Good to know, and I would not be surprised if that were the case.
If you're based in the US with no presence in the EU the pragmatic approach may be to be sensible from the start about personal data handling but to ignore the GDPR, and not to bother blocking anyone.
Based in Australia. Straightforward B2B SaaS offering - nothing to do with exploiting personal information. But having been through it, not doing anything wrong and compliance are two very different things.

What worries me is that it’s still early days for enforcement, but they’ve already handed out something like US$1.6B in fines. I assume they will only get more aggressive with this over time.

How many of those fines were handed to companies with no presence in the EU and not targeting EU customers?

You cannot be expected to comply with the laws of every country in the world.

Do comply with Australian laws and relevant laws and regulations of countries to specifically target and ignore the rest.

If you see traction in the EU then you can start paying attention to the GDPR.

Well, I expect this sort of activity to escalate over time.

Unfortunately our government advice appears to be that we should comply if we "offer goods and services in the EU", or "monitor the behaviour of individuals in the EU.": https://www.oaic.gov.au/privacy/guidance-and-advice/australi...

I have no idea what would actually happen if they decided to fine an Australian entity.

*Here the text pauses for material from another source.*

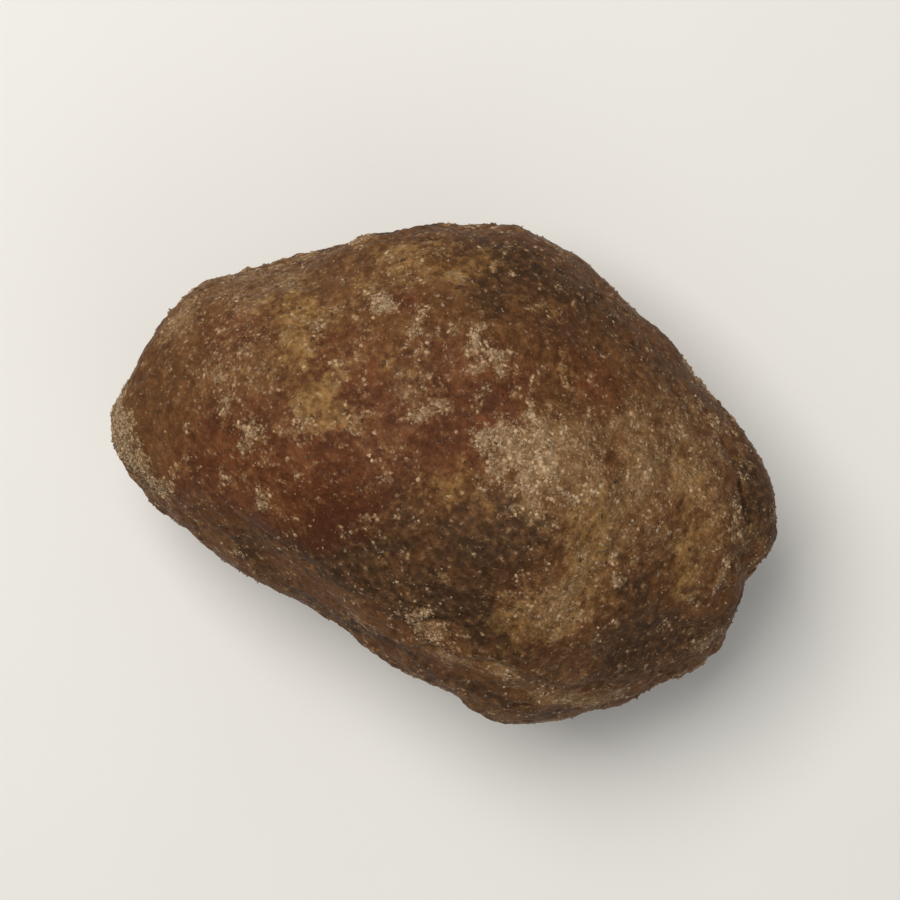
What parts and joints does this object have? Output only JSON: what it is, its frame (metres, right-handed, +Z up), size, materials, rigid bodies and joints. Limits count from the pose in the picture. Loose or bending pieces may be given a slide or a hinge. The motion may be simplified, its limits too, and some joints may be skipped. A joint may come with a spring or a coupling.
{
  "type": "jaggery lump",
  "caption": "Hand-shaped lump of brown unrefined cane sugar, drawn out at one end and blunt at the other, lying on a small flat; a food prop that is grated or broken up for use.",
  "frame": {"origin": "middle of the base of the lump's box, on the surface that it lies on", "axes": "+X along the lump's long axis towards its blunt end, +Y across it towards the rounded back, +Z up from the flat foot to the crown"},
  "size_m": [0.094, 0.0654, 0.057],
  "materials": {
    "jaggery": "waxy brown sugar with pale crystal frosting"
  },
  "bodies": {
    "root": {"jaggery_lump": "jaggery"}
  },
  "joints": []
}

Maybe focus on the customer & product market fit first, if you feel that means blocking EU countries because of the risk that could be a decision you make. You could also ignore the risk.
I'd avoid any explicit targeting of the EU and call it a day. You can always block the EU later if GDPR trolls become a problem. B2B should be low risk. It appears to me GDPR "compliance" is a guessing game and hardly guarantees immunity. Not sure investing too much in it is a good bet even in the EU unless you have reasons to believe you'll be targeted. In fact, being a big American corporation seems to be the biggest risk factor. It's always been designed as a ransom scheme against US tech, "domestic" enforcement seems to be more of a negative externality. Doubt a small player from Australia is even on the radar.